Muhafazakar bir aileden geldiğini, anne ve babasının piyanonun yanı sıra tenis, bale, tiyatro kursları almasına da hep destek olduğunu vurgulayan Kayıkçı, "Annem soranlara 'Benim gibi ömrünün mutfakta geçmesini istemedim' der." ifadesini kullandı.
Başörtülü bir piyanist olarak toplumdan bazı tepkiler beklediğini ancak bu tepkilerin kendisini hiçbir zaman yönetmediğini dile getiren Kayıkçı, şunları kaydetti:
"Yani onlar orada oluyor bitiyor. Ben kendi işime bakıyorum. Mesela annem piyano veya bale kursuna beni götürürken insanların kendi aralarında konuşması, bakışı gibi şeyler oluyordu. Ama bu annemin hiç umurunda değildi. 'Benim kızım bunu öğrenmek istiyor ve buraya gelecek' şeklinde yaklaştı. Hep böyle bir anne gördüm. O yüzden bakışlar ve ön yargılar bizim soframızın konusu olmadı. Ailem 'Bugün kendine ne kattın' diye sorar, 'Büşra herkesle arkadaşlık yap, adam seçme, herkesten bir şey öğrenebilirsin' tavsiyesinde bulunurdu. Ben onu görerek büyüdüm. Bu nedenle tepkiler ilk geldiğinde biraz çarpılmış gibi oldum, idrak edemedim, başta bunlar beni üzdü."

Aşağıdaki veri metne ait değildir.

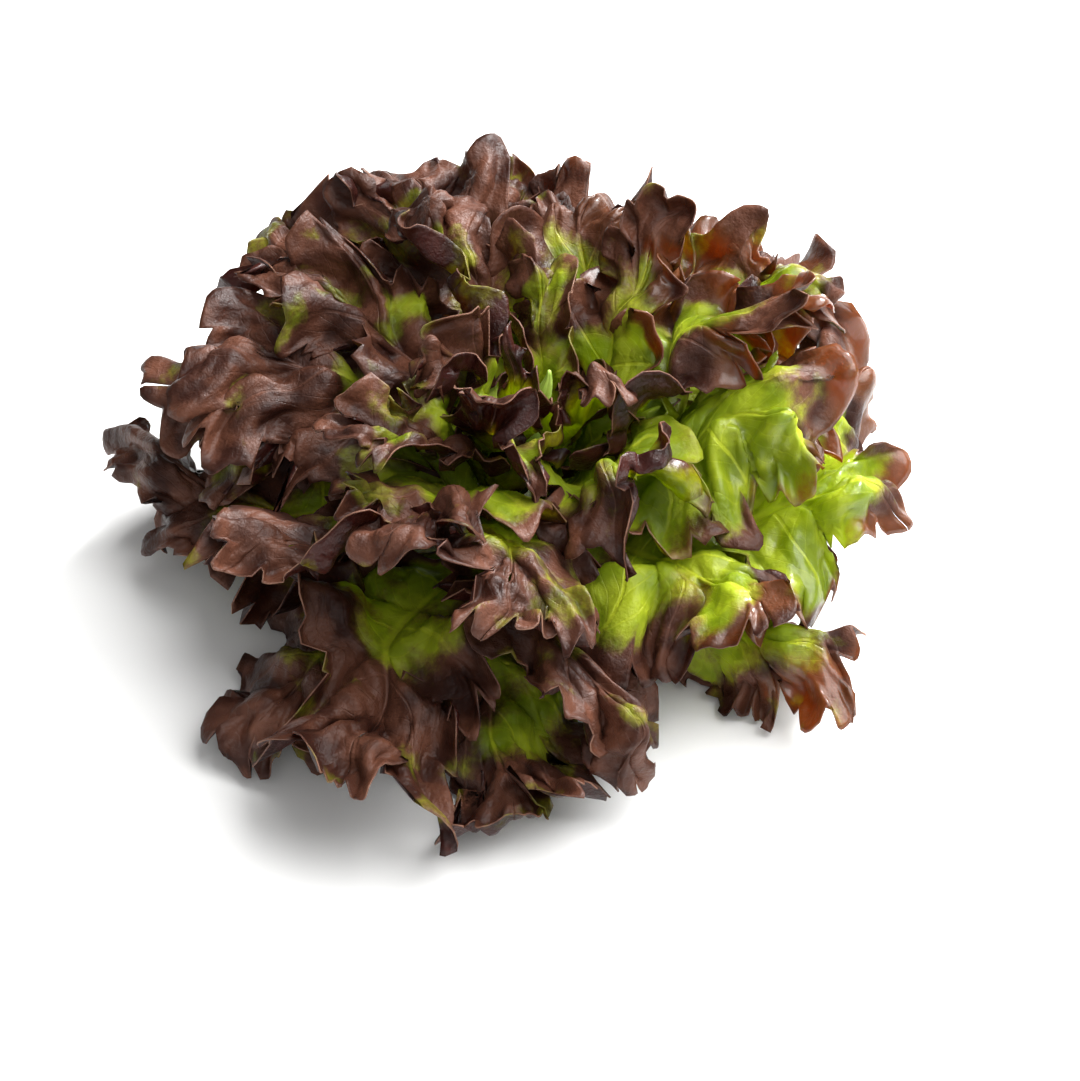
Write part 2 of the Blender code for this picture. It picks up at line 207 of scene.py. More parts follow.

Kayıkçı, inanmak ve çalışmanın başarıdaki önemine işaret ederek, "İnsanlar hayatta bir şeyler başarmak için kimliklerinden vazgeçmeleri gerektiği fikrine kapılıyorlar. Bence öyle bir dünya artık hiç yok. Kimse kimliğini, hiçbir özelliğini bırakmak zorunda değil." diye konuştu.
Dünya Sessizlik Günü'ne özel çalışma
Gelecek projelerine ilişkin bilgi veren Kayıkçı, Almanya'da bir festivale katılacağını, küçük konsept albümler yayınlayacağını anlattı.
Kayıkçı, 1 Kasım Dünya Sessizlik Günü için Belçika'dan bir iç mimarla ortak proje hazırladıklarını anlatarak, şöyle konuştu:
"O bir mekan tasarladı. Ben de onun müziklerini yazdım, bu yayınlanacak. Bu girişimden birkaç yıl önce Hindistan, Japonya gibi ülkelerde tefekkür mekanlarını gezmiş, deneyimlemiş bir mimar. Daha sonra Belçika'ya dönüp kendi tefekkür mekanını tasarlıyor. Biz burada mimarlık öğrencileriyle o mekanla ilgili bir workshop yapmıştık. Fikir ondan sonra çıktı. Ben o workshopta online piyano çalmıştım. O, parçaları albüm haline getirmek istedi. Dünya Sessizlik Günü'nde yayınlayacağız."
Kayıkçı, albümde yumuşak ve insanı içsel yolculuğa çıkarabilecek bestelerin yer aldığını kaydetti.